CECC considering Palau travel bubble

PROGRESS:
With the help of Taiwan’s Shinkong Wu Ho-su Memorial Hospital, Palau will hopefully have more than 50 percent of its population vaccinated by April 30

  • By Lee I-chia / Staff reporter

The Central Epidemic Command Center (CECC) yesterday confirmed that it is mulling a “travel bubble” between Taiwan and Palau.

Centers for Disease Control (CDC) Deputy Director-General Chuang Jen-hsiang (莊人祥), who is the CECC’s spokesperson, said the travel bubble plan has been discussed continuously, and a meeting to conclude the matter would take place in the next few days.

Shinkong Wu Ho-su Memorial Hospital has been supporting medical treatment and COVID-19 testing in Palau, so it understands the situation there well, and there has not been any COVID-19 outbreak in Palau, he said.

Photo: CNA

A number of plans are being discussed, but the details would only be announced after a final decision is made, hospital vice superintendent Hung Tzu-jen (洪子仁) said.

About 17 percent of the population in Palau have received the Moderna Inc COVID-19 vaccine, Hung said.

The hospital would help with vaccinations in Palau from next week, so that a coverage rate of more than 50 percent could hopefully be reached by the end of next month, he said.

Taiwan and Palau are discussing a plan to set up a traveler verification center, so that when people undergo a polymerase chain reaction (PCR) test at a designated hospital before traveling to Palau, the test result would be submitted directly to the center, making entry procedures more convenient for travelers, Hung said.

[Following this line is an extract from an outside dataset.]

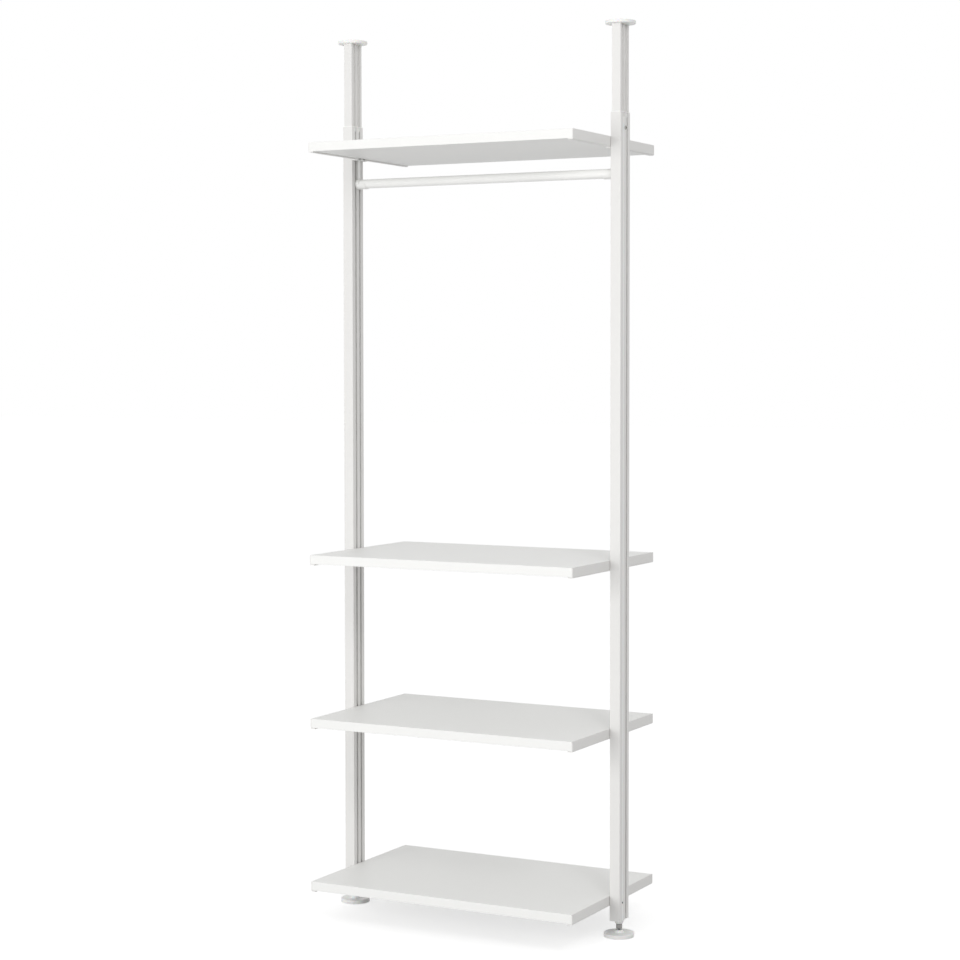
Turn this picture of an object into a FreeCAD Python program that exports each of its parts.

As for whether travelers to Palau would be required to take a PCR or antibody test upon arrival, and whether they would need to quarantine or practice self-health management after returning to Taiwan, that would be discussed by the CECC and specialists, Hung said.

Meanwhile, Taiwan reported two imported cases of COVID-19 yesterday.

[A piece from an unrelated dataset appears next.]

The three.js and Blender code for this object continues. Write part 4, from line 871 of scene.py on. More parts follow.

One is an Indian in his 30s who arrived in Taiwan for work on Feb. 18 from India and transited through Dubai, Chuang said.

The man provided a negative PCR test result and did not have any symptoms after arrival, so he stayed in a quarantine hotel, Chuang said, adding that he took a paid PCR test on Friday after completing his quarantine, and the result came back positive yesterday.

The other is a Filipina in her 30s who arrived in Taiwan for work on Friday and also provided a negative PCR test result, but she had a fever upon arrival at the airport, so medical treatment and testing were arranged for her, he said.

The test result came back positive yesterday, he said, adding that 13 passengers who sat close to her on the flight to Taiwan have been placed under home isolation.

As for the case of a Taiwanese man who arrived in Vietnam on Feb. 19, tested negative twice on Feb. 19 and Feb. 20, but was reported by Vietnamese health authorities as having tested positive on Thursday, Chuang said that four of his close contacts in Taiwan tested negative in PCR and antibody tests on Saturday.

“The case has likely not caused any infection risk in Taiwan,” he said.